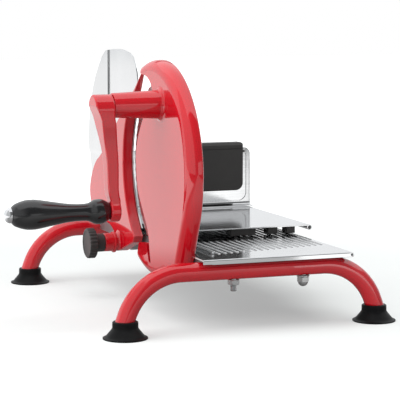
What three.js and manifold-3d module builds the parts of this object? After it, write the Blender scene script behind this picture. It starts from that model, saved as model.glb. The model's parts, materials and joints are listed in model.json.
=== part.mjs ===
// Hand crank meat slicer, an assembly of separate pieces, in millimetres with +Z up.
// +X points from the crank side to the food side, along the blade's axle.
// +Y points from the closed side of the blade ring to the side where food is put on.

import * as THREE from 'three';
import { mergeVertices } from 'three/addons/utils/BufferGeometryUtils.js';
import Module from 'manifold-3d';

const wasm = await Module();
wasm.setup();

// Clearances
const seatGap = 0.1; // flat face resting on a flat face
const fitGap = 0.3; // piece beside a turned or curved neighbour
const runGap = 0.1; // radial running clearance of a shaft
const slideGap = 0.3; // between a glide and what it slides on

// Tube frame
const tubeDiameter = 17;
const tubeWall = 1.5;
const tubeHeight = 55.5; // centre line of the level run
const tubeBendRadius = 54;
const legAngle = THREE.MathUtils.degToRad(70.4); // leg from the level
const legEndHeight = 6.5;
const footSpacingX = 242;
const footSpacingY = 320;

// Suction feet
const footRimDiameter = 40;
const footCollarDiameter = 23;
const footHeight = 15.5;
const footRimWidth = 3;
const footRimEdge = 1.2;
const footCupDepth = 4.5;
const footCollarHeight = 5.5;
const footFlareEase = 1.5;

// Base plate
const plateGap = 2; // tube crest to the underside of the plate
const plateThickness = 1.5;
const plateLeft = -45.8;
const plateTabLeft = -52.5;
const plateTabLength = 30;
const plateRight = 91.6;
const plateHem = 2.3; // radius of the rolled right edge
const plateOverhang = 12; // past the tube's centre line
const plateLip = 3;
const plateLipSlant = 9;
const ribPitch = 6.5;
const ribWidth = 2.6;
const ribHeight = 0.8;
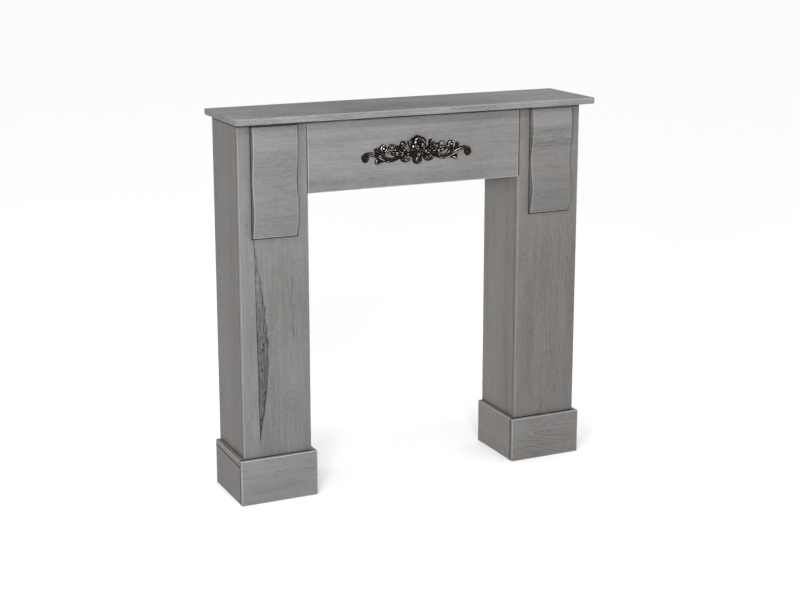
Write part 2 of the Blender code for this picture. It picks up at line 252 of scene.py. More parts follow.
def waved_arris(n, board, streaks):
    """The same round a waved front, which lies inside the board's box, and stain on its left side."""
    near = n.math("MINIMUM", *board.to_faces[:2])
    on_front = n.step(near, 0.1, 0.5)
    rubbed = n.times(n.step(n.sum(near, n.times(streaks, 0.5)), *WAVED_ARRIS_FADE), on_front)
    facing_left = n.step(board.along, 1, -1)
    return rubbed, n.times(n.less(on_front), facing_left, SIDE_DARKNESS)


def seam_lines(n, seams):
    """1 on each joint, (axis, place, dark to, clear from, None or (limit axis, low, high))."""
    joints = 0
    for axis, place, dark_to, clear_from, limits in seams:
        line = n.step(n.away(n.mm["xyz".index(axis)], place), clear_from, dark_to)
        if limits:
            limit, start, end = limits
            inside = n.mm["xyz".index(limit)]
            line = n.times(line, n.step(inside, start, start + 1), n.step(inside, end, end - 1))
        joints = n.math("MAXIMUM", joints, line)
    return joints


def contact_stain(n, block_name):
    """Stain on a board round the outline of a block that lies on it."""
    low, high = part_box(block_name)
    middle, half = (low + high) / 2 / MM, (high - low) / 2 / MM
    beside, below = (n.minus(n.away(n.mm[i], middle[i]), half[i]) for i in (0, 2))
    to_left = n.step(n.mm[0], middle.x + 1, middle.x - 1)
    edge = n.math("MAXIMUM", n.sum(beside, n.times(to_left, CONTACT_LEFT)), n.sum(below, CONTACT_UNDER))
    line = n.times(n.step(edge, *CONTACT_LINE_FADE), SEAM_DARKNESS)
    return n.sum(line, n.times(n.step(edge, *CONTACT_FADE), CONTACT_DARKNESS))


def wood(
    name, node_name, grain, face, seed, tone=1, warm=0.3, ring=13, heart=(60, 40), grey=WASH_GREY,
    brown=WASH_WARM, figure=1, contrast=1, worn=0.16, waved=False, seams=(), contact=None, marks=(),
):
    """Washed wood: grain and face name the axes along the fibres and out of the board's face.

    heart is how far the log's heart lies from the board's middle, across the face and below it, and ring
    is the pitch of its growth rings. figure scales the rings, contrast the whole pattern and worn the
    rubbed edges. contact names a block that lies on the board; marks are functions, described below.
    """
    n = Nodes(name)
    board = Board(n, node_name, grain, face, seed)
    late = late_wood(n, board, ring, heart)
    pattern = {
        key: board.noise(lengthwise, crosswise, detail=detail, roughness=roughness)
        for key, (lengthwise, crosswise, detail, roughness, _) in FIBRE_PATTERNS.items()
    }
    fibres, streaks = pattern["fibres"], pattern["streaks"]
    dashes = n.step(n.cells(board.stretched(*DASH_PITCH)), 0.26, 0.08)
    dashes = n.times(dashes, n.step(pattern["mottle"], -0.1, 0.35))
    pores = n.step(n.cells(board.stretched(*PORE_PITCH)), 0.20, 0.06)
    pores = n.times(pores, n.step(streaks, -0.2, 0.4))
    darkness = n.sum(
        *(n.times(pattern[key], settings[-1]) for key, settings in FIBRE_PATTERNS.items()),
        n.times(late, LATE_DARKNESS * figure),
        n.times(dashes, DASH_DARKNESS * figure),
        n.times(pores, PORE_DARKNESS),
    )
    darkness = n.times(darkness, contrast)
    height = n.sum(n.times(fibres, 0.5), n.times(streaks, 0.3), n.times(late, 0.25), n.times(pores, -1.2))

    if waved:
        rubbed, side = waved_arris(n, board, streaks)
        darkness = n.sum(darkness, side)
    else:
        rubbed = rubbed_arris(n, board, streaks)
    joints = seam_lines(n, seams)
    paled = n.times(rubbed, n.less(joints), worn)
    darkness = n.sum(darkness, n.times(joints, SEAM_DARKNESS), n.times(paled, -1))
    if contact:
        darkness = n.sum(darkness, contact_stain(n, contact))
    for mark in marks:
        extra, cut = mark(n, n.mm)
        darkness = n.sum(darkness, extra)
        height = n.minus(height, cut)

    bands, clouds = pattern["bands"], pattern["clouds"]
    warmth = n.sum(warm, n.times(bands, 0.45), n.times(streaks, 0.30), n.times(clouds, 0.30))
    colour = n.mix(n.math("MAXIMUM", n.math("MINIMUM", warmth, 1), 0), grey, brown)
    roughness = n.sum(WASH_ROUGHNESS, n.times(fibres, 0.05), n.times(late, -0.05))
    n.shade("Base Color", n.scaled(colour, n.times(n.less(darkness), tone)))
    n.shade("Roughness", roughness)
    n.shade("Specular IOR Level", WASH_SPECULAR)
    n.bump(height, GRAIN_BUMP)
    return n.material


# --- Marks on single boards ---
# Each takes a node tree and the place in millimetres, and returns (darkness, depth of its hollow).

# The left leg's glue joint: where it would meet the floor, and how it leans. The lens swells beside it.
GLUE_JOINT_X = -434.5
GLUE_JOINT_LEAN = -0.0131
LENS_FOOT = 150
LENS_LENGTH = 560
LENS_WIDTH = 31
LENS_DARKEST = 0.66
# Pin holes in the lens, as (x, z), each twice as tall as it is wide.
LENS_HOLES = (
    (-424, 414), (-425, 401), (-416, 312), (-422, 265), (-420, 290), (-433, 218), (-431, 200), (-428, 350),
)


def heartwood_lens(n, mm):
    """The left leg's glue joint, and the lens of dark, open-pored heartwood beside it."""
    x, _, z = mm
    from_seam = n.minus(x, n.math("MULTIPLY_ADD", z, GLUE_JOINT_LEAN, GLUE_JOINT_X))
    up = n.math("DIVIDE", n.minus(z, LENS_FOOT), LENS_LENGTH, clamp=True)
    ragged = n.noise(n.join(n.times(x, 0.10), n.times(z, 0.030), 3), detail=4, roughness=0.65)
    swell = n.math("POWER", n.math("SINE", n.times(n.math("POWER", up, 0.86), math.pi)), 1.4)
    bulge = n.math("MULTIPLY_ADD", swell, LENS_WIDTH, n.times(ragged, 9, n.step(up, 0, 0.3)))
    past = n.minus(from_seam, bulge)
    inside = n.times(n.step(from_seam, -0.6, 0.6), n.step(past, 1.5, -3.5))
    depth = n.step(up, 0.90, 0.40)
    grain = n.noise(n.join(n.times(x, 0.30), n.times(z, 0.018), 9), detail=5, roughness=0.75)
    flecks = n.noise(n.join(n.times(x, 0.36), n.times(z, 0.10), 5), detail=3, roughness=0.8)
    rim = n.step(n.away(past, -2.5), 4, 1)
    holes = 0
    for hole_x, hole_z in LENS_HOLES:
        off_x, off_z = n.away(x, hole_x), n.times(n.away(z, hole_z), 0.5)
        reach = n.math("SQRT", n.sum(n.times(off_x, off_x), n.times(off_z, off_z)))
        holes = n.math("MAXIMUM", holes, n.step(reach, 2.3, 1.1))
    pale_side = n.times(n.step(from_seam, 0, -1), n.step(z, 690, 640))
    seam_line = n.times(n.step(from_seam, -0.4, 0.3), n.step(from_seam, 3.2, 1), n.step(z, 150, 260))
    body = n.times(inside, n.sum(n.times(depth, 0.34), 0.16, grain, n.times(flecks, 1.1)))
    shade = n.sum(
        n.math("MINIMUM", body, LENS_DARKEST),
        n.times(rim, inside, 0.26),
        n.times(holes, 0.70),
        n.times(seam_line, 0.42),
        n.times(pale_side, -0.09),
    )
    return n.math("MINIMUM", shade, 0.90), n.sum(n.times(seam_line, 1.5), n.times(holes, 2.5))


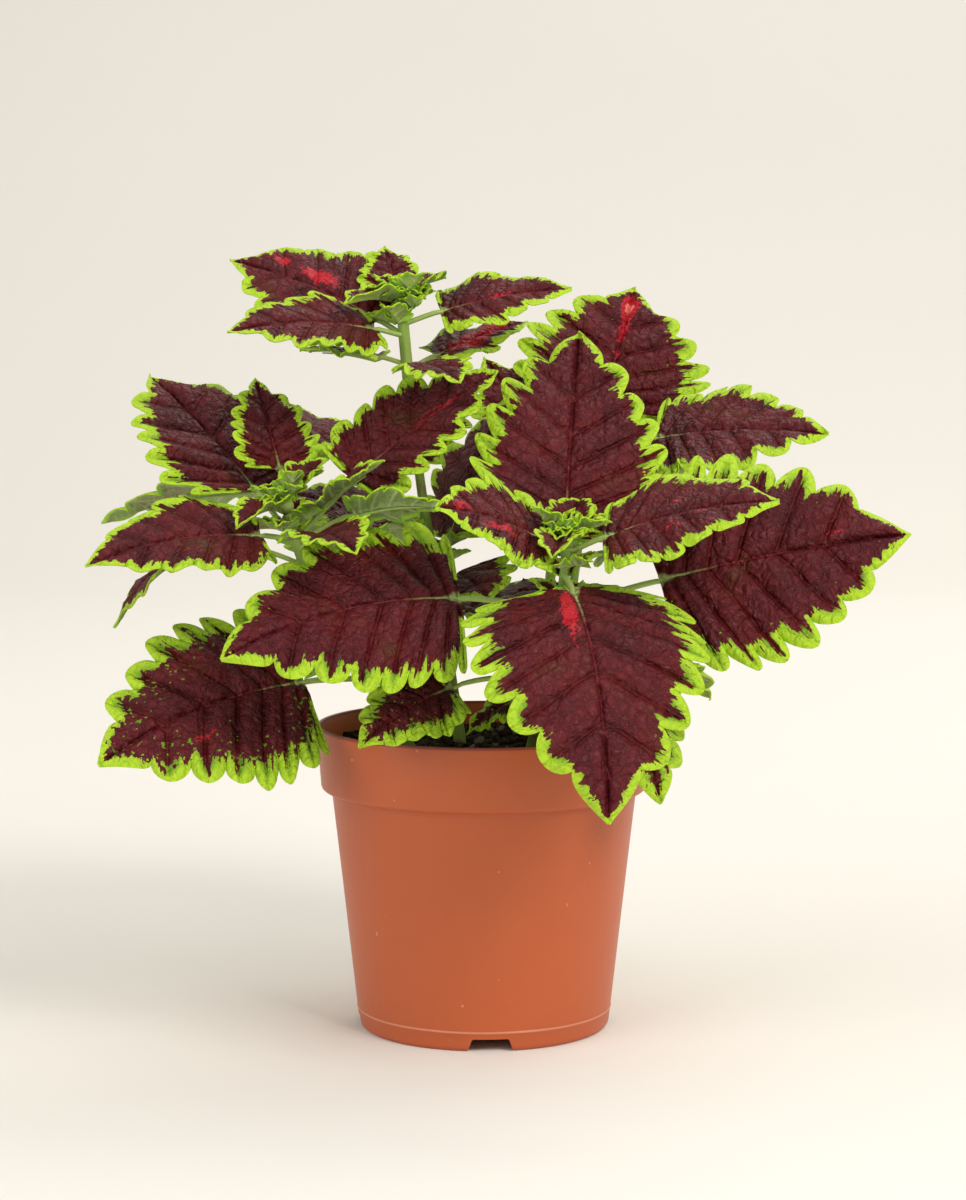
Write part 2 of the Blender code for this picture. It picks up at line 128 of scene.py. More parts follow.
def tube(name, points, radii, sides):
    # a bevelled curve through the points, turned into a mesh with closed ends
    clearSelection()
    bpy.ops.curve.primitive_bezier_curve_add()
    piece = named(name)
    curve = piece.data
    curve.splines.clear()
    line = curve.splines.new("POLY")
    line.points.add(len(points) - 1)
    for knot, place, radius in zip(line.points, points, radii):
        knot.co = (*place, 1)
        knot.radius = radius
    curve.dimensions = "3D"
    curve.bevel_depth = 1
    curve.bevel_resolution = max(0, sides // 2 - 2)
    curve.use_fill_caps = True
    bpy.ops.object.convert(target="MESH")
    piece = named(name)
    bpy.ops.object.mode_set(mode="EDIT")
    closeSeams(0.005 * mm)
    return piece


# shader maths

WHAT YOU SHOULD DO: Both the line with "252 of scene.py. More parts follow." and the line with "n.times(n.less(on_front), facing_left, SIDE_DARKNESS)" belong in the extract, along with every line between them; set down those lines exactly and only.

FINISHED ANSWER:
Write part 2 of the Blender code for this picture. It picks up at line 252 of scene.py. More parts follow.
def waved_arris(n, board, streaks):
    """The same round a waved front, which lies inside the board's box, and stain on its left side."""
    near = n.math("MINIMUM", *board.to_faces[:2])
    on_front = n.step(near, 0.1, 0.5)
    rubbed = n.times(n.step(n.sum(near, n.times(streaks, 0.5)), *WAVED_ARRIS_FADE), on_front)
    facing_left = n.step(board.along, 1, -1)
    return rubbed, n.times(n.less(on_front), facing_left, SIDE_DARKNESS)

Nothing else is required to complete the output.